Britnee: I love the costume design in this movie, especially the costumes for Herodias and Salome. It’s all a mix of BDSM, pageant drag, and Victorian fashion. The costume designer, Micheal Arrals, is only credited for this one film, and I can’t find much about him online. I want to know more about this mysterious genius!

Hanna: My first exposure to the story of Salome was stumbling upon the grotesque and gorgeous illustrations that Aubrey Beardsley produced for Wilde’s original run of his play (especially “The Dancer’s Reward”). Those illustrations and Salome’s Last Dance compel me for the same reasons: they are intricately and ornately detailed, a little bloody, and horny as all get-out. Those illustrations were highly regarded by Wilde, and in my opinion, Russell did a fantastic job of bringing that mood to his adaptation.

Boomer: Thank you for indulging me in my recapitulation of various English succession crises. For a film that features an entirely male cast performing a play in which they inhabit men and women’s roles, I recommend Lilies. If you’re interested, the single-Salome interpretation noted above (that she was both Herodias’s daughter and later a disciple), was an idea probably influenced the narrative of the 1953 film Salome with Rita Hayworth in the title role.
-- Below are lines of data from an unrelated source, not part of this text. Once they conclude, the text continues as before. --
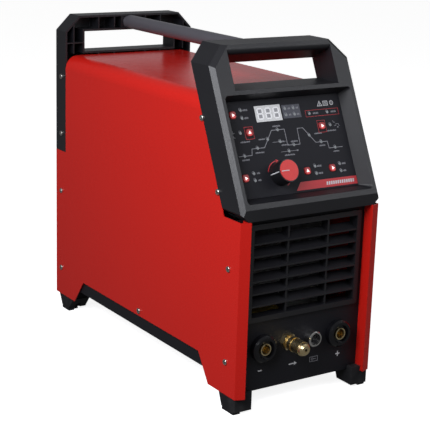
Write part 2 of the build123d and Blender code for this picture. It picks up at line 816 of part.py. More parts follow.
nose = front_y - gas_reach
with BuildPart() as gas_outlet:
    hexagon(gas_x, gas_z, panel_y - 8, panel_y, 20)
    rod(gas_x, gas_z, panel_y - 13, panel_y - 8, 7.2)
    rod(gas_x, gas_z, panel_y - 19, panel_y - 13, 10)
    rod(gas_x, gas_z, panel_y - 21, panel_y - 19, 8.2)
    rod(gas_x, gas_z, nose + 6, panel_y - 21, 9.5)
    with BuildSketch(facing(nose + 6)):
        with Locations((gas_x, gas_z)):
            Circle(9.2)
    with BuildSketch(facing(nose + 2.5)):
        with Locations((gas_x, gas_z)):
            Circle(8.2)
    loft()
    with BuildSketch(facing(nose + 2.5)):
        with Locations((gas_x, gas_z)):
            Circle(8.2)
    with BuildSketch(facing(nose)):
        with Locations((gas_x, gas_z)):
            Circle(6)
    loft()
    rod(gas_x, gas_z, panel_y - 1, panel_y + 16, gas_thread_r)
    rod(gas_x, gas_z, panel_y + 16, panel_y + 23, 3)
    rod(gas_x, gas_z, nose - 1, panel_y + 30, 2, Mode.SUBTRACT)
save(gas_outlet, "gas_outlet")

torch_shell_r = torch_body_r + 1.6
torch_bore = 7.8
with BuildPart() as torch_connector_shell:
    rod(torch_x, torch_z, front_y, panel_y, torch_shell_r)
    ring = torch_connector_shell.edges().filter_by(GeomType.CIRCLE).sort_by(Axis.Y)[0]
    chamfer(ring, 1.0)
    rod(torch_x, torch_z, panel_y, panel_y + 14, torch_body_r)
    rod(torch_x, torch_z, front_y - 1, panel_y + 15, torch_bore, Mode.SUBTRACT)
    key_z = torch_z + torch_bore
    block(torch_x - 1.3, torch_x + 1.3, front_y - 1, front_y + 8, key_z - 1.5, key_z + 1.0, Mode.SUBTRACT)
save(torch_connector_shell, "torch_connector_shell")

with BuildPart() as torch_connector_insert:
    rod(torch_x, torch_z, front_y + 5, panel_y + 14, torch_bore - 0.1)
    with BuildSketch(facing(panel_y + 20)):
        with Locations((torch_x, torch_z)):
            with PolarLocations(4.6, 5, start_angle=90):
                Circle(0.9)
    extrude(amount=panel_y + 20 - front_y - 1.5)
save(torch_connector_insert, "torch_connector_insert")

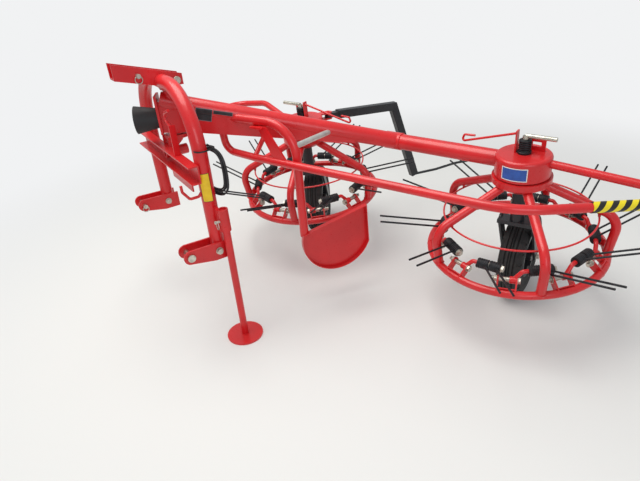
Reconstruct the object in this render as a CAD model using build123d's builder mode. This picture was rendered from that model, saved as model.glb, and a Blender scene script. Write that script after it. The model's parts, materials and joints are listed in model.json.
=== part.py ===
"""Two-rotor hay tedder for a three-point linkage, parked on its castor wheels and its jack.

Millimetres. +Z is up, the ground is z = 0, and the tractor stands towards -Y.
The origin lies on the ground, in the middle of the machine's length and width.
"Near" is the side towards +X, "far" the side towards -X.
"""

import os
from collections import namedtuple
from math import atan2, cos, degrees, hypot, radians, sin, sqrt, tan

from build123d import *

# Rotor row
rotor_spacing = 1215
rotor_row = 22
row_middle = -2.8
ring_height = 321
rotor_tilt = 4.6
ring_radius = 372
ring_tube = 34
spoke_count = 5
spoke_tube = 38
spoke_root = (70, 318)
spoke_elbow = (392, 172)
spoke_bend = 90
bell_radius = 121
bell_neck = 85
bell_lip = 6
bell_bottom = 300
bell_edge = 326
bell_top = 352
control_ring_radius = 315
control_ring_height = 175
control_ring_rod = 8
control_clip = 12

# Tine units on each ring
unit_count = 10
tine_pin_radius = 327
tine_pin_height = 40
tine_pin_diameter = 16
tine_pin_tail = 8
tine_pin_head = 24
lug_spacing = 72
lug_thickness = 6
lug_width = 32
clevis_base = 5
eye_radius = 15
eye_length = 25
spacer_radius = 10.5
lever_bar = 18
lever_bend = 14
lever_turn = 22
coil_radius_out = 313
coil_height = 80
coil_diameter = 42
coil_length = 44
coil_spacing = 50
coil_neck = 26
tine_wire = 8.5
tine_reach = 600
tine_trail = 31
tine_rise = 18.5

# Rotor heads
drum_radius = 112
drum_bottom = 358
drum_top = 447
drum_edge = 14
beam_level = 405
head_stub = 20
spindle_radius = 40
spindle_bottom = 292
leg_radius = 30
leg_top = 380
running_gap = 0.1
crown_gap = 0.5
seat_gap = 0.05

# Castor wheels
tyre_radius = 205
tyre_width = 112
tyre_bulge = 14
tyre_shoulder = 4
tread_width = 84
tread_groove = 7
bead_radius = 101.6
rim_width = 96
rim_wall = 5
rim_flange = 9
wheel_hub_radius = 28
wheel_hub_length = 118
axle_radius = 10
castor_trail = 120
crown_height = 112
crown_thickness = 18
fork_spacing = 136
fork_plate = 10
fork_boss_radius = 24
fork_width = 48
fork_shoulder = 8
axle_end = 12
rim_disc = 8
groove_place = 16

# Beam and main arm
beam_tube = 73
arm_tube = 76
arm_front_height = 1019
arm_web_bottom = arm_front_height - 120
arm_web_run = 796
arm_web_end = 750
arm_web_width = 64
arm_nose = 60
socket_tube = 82
socket_near = 24
socket_far = -60
nose_plate_width = 96
nose_plate_bottom = arm_web_bottom - 3
nose_plate_top = arm_front_height + 41
nose_plate_thickness = 10
gusset_thickness = 8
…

Brandon: This conversation concludes five full years of Movie of the Month discussions, a tradition we’ve continued since our very first month blogging as a crew. Somehow, this is the first time we’ve ever doubled up on any one particular director over all those years, having previously covered Ken Russell’s Crimes of Passion (still one of my all-time favorite films) back in May of 2015. I’m proud of the wide breadth of movies we’ve discussed so far with this project. I’m also proud that when we inevitably cycled back it was for Ken Russell in particular. It couldn’t have happened to a bigger pervert.